Пришли пристава от инквизитора, арестовали Выморкова и привели в Казанский монастырь. Инквизитор вместе с игуменом Измаилом встретили арестанта на крыльце игуменской кельи. Взглянул на них Самуил, вспомнил, что эти самые начальные люди подписались под указом о нечитании книг Ефремовой и Соборника, и не пошел под благословение.
— Для чего ты под благословение не идешь? — закричал инквизитор.
— А для чего вы, — отвечал, помолчав, Самуил, обращаясь к игумену, — для чего вы подписываетесь в нечитании книг?
— Не мы первые, — отвечал тот, — и архиереи вначале подписались…
— Надо-то его отстегать плетьми, — говорил инквизитор, — за то, что под благословение не идет, — пошлите сюда приставов с плетьми…
— В Духовном Регламенте, — говорил, между тем, игумену Самуил, — в Регламенте написано: проклят, кто жену покинул; я хотел было себе спасение достигнуть — постригся, а ныне по (той) клятве (регламенту) не хочу монахом быть, а хочу с женою жить…
— Ну и скинь монашество, — насмешливо отвечал игумен.

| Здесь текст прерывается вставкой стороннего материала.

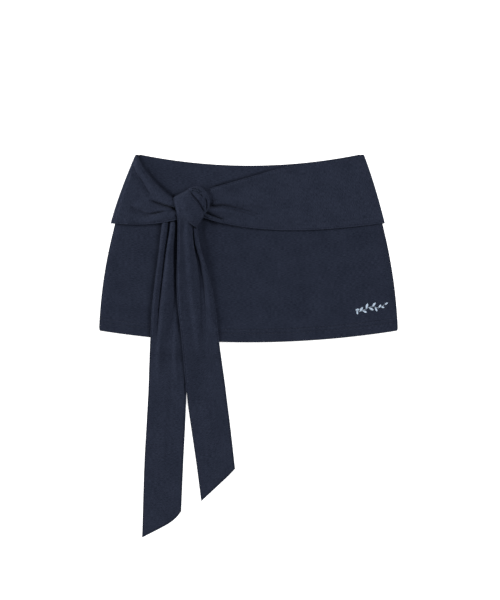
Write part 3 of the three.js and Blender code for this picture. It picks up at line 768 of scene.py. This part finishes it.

Самуил снял камилавку и положил ее на крыльцо… «Постригся я у отступников, — думал он про себя, — и то пострижение, теперь отложа, уйду в пустыню к монахам в горы и там вновь постригусь…»

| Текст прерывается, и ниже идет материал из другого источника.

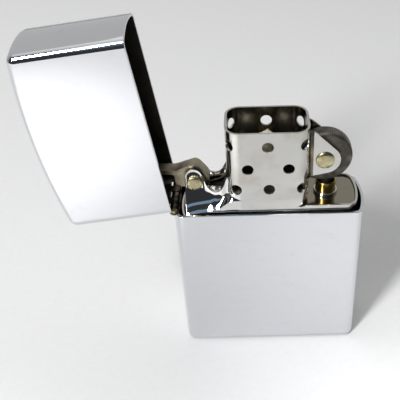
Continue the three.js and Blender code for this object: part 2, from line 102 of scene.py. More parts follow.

— Вот и дьякон стал, — хохотал игумен, — дурак ты, дурак, в регламенте написано: кто ныне покинет жену, тот проклят, а ведь ты уже монах! Не бойся клятвы!..
Взял Самуил камилавку, надел ее и перекрестился по арменскому слаганию… «Уж (ничего не поделаешь) умру в монахах». Подошли пристава с плетьми, и началось битье нещадное… Высеченного сдали под караул в духовный приказ, оттуда наутро перевели в Казанский же монастырь в хлебню. Вчерашнее наказание было сильное — бедняк стонал.
— Что покряхтываешь? — спросил его иеродиакон Изосима.
— Бит плетьми за укорение игумена и инквизитора в подписании о нечитании книги Ефремовой.